Un sentiment onirique survole ici, comme un état d’après rêve, qui nous laisse avec un drôle de goût dans la bouche. Porté par une électro pleine d’espace, Clap de fin ressemble à un grand début, celui de l’âge où enfin nous grandissons. Il est aussi ce moment charnière de l’existence où l’enfance s’efface progressivement pour laisser place à la maturité. Le clip, plus réaliste, ne nous perd pas dans nos ressentis, les magnifie au contraire. Le choix de ne montrer aucun visage revient à les montrer tous et nous rappeler ces êtres qui ont façonné notre identité.
LIONESS SHAPE
Nous terminons cette playlist 19 par un morceau, capé live, 100% féminin puisque le trio Lioness Shape est ici composé de Manon Chevalier, chanteuse, compositrice et ses deux complices, Ophélie Luminati à la batterie et Maya Cros aux claviers et Fender Rhodes. Et autant dire que pour ses nanas là, la musique c’est une affaire de sérieux, de plaisir et de feeling. En effet, si le trio déboule avec du jazz bien senti, les atours trip-hop voire électros s’imposent dans une progression digne des meilleurs groupes (progressifs il va sans dire) du genre.

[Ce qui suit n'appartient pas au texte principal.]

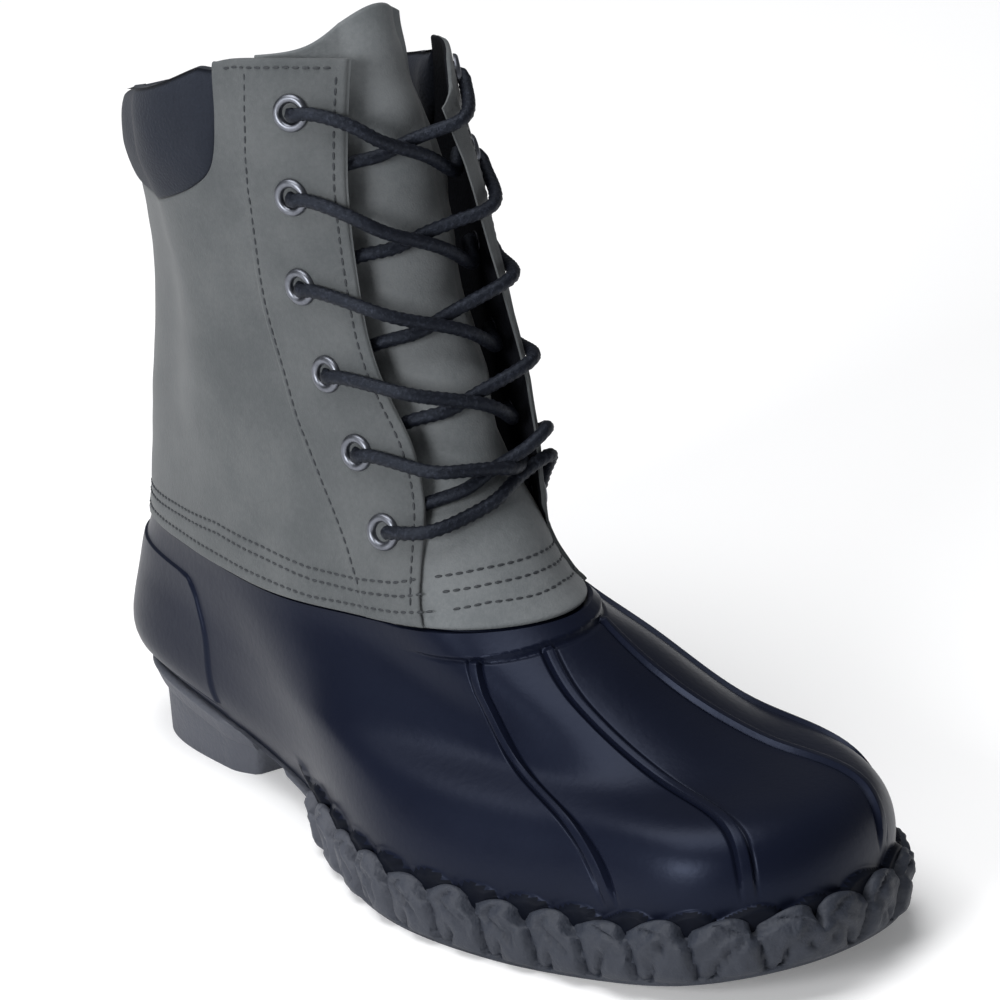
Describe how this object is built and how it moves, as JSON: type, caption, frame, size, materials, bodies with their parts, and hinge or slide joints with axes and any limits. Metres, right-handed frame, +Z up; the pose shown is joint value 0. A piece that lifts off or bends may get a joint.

L’entame est plutôt classique, voix/clavier. Pas de fioriture, une voix qui impose ses couleurs, le clavier se contentant de l’accompagner. Puis la batterie entre en jeu. Et les choses basculent. Déjà, cette entrée en matière se fait pleine de sensualité et de présence et, comme une décharge électrique, cette fougue se transfère aux claviers. La voix se tait et laisse place à un instrumental plein de groove d’inventivité. Les 3 musiciennes prennent a priori beaucoup de plaisir à dérouler leur univers, les sourires sur les visages en témoignent, sans pour autant que ce plaisir ne gâche la virtuosité technique.
Quand Manon Chevalier reprend voix, l’électricité se calme, pour une phase de redescente, comme si l’orage s’était éloigné pour laisser place à une accalmie, qui nous reste en tête très longtemps. Impermanence, le premier album sous cette forme trio, sort aujourd’hui même chez Laborie Jazz, label dont on vous reparle avec le présent album mais également avec celui de Rouge.